*TASK OBJECTIVE*:
Transcribe the listing word for word.

*RECORDED INFORMATION*:
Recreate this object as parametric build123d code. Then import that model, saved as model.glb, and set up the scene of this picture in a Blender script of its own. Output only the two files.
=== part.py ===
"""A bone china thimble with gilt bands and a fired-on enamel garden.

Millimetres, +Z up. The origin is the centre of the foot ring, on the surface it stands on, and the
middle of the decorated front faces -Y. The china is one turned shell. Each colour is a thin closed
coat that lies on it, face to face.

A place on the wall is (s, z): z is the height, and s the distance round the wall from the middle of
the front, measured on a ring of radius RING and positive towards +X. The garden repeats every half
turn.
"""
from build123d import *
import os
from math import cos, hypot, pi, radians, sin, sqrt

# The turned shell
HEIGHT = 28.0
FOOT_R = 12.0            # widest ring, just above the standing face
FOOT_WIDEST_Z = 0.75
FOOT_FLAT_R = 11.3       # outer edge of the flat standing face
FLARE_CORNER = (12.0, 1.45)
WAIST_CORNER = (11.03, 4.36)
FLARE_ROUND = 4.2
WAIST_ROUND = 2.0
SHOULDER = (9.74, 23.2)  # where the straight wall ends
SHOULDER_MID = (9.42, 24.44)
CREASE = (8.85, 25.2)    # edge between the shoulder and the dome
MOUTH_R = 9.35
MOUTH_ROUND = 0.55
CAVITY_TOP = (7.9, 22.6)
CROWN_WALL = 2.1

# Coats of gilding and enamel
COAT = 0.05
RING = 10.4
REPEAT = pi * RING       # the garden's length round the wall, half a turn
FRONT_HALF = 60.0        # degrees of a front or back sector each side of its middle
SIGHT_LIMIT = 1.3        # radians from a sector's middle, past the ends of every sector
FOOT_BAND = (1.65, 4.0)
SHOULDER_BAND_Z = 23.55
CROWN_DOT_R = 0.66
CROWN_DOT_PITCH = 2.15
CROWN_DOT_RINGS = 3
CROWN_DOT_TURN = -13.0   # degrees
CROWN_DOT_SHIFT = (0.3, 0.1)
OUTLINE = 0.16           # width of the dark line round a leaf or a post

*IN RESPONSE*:
Recreate this object as parametric build123d code. Then import that model, saved as model.glb, and set up the scene of this picture in a Blender script of its own. Output only the two files.
=== part.py ===
"""A bone china thimble with gilt bands and a fired-on enamel garden.

Millimetres, +Z up. The origin is the centre of the foot ring, on the surface it stands on, and the
middle of the decorated front faces -Y. The china is one turned shell. Each colour is a thin closed
coat that lies on it, face to face.

A place on the wall is (s, z): z is the height, and s the distance round the wall from the middle of
the front, measured on a ring of radius RING and positive towards +X. The garden repeats every half
turn.
"""
from build123d import *
import os
from math import cos, hypot, pi, radians, sin, sqrt

# The turned shell
HEIGHT = 28.0
FOOT_R = 12.0            # widest ring, just above the standing face
FOOT_WIDEST_Z = 0.75
FOOT_FLAT_R = 11.3       # outer edge of the flat standing face
FLARE_CORNER = (12.0, 1.45)
WAIST_CORNER = (11.03, 4.36)
FLARE_ROUND = 4.2
WAIST_ROUND = 2.0
SHOULDER = (9.74, 23.2)  # where the straight wall ends
SHOULDER_MID = (9.42, 24.44)
CREASE = (8.85, 25.2)    # edge between the shoulder and the dome
MOUTH_R = 9.35
MOUTH_ROUND = 0.55
CAVITY_TOP = (7.9, 22.6)
CROWN_WALL = 2.1

# Coats of gilding and enamel
COAT = 0.05
RING = 10.4
REPEAT = pi * RING       # the garden's length round the wall, half a turn
FRONT_HALF = 60.0        # degrees of a front or back sector each side of its middle
SIGHT_LIMIT = 1.3        # radians from a sector's middle, past the ends of every sector
FOOT_BAND = (1.65, 4.0)
SHOULDER_BAND_Z = 23.55
CROWN_DOT_R = 0.66
CROWN_DOT_PITCH = 2.15
CROWN_DOT_RINGS = 3
CROWN_DOT_TURN = -13.0   # degrees
CROWN_DOT_SHIFT = (0.3, 0.1)
OUTLINE = 0.16           # width of the dark line round a leaf or a post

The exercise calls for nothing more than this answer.